Measurement of the surface excitation probability of electrons reflected from Si surface

Silicon is the main material of nanotechnology and solar energy. In our days a lot of structures based on silicon have unique and useful properties which can help to deal with applied problems. One area of silicon application is the creation of silicon-based photovoltaic converters for space and aviation equipment. In the future, photovoltaic devices based on silicon can be made from the materials contained in the lunar soil, and silicon will form the basis for the development of space solar power. Control of the elemental composition and physical properties of materials used in space materials science plays an important role, accordingly necessary to improve the methods of research materials.
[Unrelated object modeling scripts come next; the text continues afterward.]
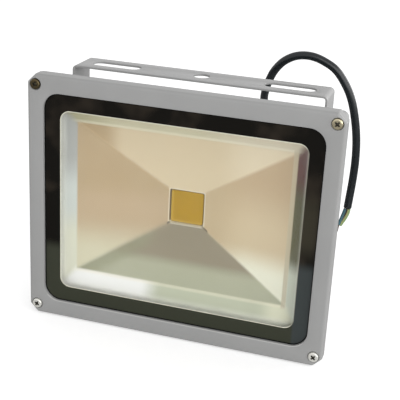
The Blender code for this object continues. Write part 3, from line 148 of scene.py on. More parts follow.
class Nodes:
    """Short ways to add and join shader nodes in one tree."""

    MIX_INPUTS = (0, 6, 7)
    MIX_RESULT = 2

    def __init__(self, tree: bpy.types.NodeTree) -> None:
        """Keep the tree that the nodes go into."""
        self.tree = tree

    def add(self, kind: str, **settings: object) -> bpy.types.Node:
        """Add a node and set its properties.

        Args:
            kind: Blender's name for the node, without its ShaderNode prefix.
            settings: Properties of the node, by name.

        Returns:
            The new node.
        """
        node = self.tree.nodes.new("ShaderNode" + kind)
        for name, value in settings.items():
            setattr(node, name, value)
        return node

    def feed(self, socket: Socket, value: object) -> None:
        """Link an input to another socket, or give it a value.

        Args:
            socket: The input.
            value: A socket or a plain value.
        """
        if isinstance(value, Socket):
            self.tree.links.new(value, socket)
        else:
            socket.default_value = value

    def set(self, node: bpy.types.Node, **sockets: object) -> None:
        """Give a node's inputs values or links, by socket name with underscores for spaces."""
        for name, value in sockets.items():
            self.feed(node.inputs[name.replace("_", " ")], value)

    def place(self) -> Socket:
        """Return the Object coordinates."""
        return self.add("TexCoord").outputs["Object"]

    def spot(self) -> tuple[Socket, Socket, Socket]:
        """Find where a point lies.

        Returns:
            The Object coordinates, and the distances to the right of and above the middle.
        """
        place = self.place()
        split = self.add("SeparateXYZ")
        self.set(split, Vector=place)
        return place, split.outputs["X"], self.math("SUBTRACT", split.outputs["Z"], MIDDLE_Z)

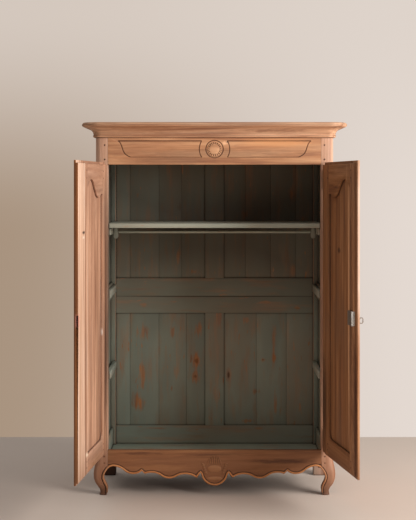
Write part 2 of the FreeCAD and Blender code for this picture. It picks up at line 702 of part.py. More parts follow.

The methods of research materials are developed both in technological direction and the direction of the processing and interpretation of experimental data. One of the widely used methods of surface investigation is electron spectroscopy. At the entrance and exit of the surface electrons generate surface excitations which share quantitative information on the various processes of interaction of electrons with matter. The intensities of Auger electron and photoelectron peaks depend both on the probability of inelastic scattering within the solid, and the surface layer. The probability of generating an electron surface excitations with a single act of interaction with the surface is called the surface excitation parameter that is the most convenient value to describe the effect of surface excitations on the intensity of the Auger electrons and plays an important role in quantitative analysis in Auger electron spectroscopy, X-ray photoelectron spectroscopy, electron energy loss spectroscopy. In this work energy loss spectra of reflected electrons were obtained for the series of samples of Si. Samples were obtained with different technical conditions and some of them have different crystallographic orientation. Energy loss dependence of inelastic mean free path and differential inelastic electron scattering cross-section were calculated. We have suggested a new method of determination of surface excitation parameter, based on fitting of these spectra with the Tougaard’s Three-parameter Universal cross-section.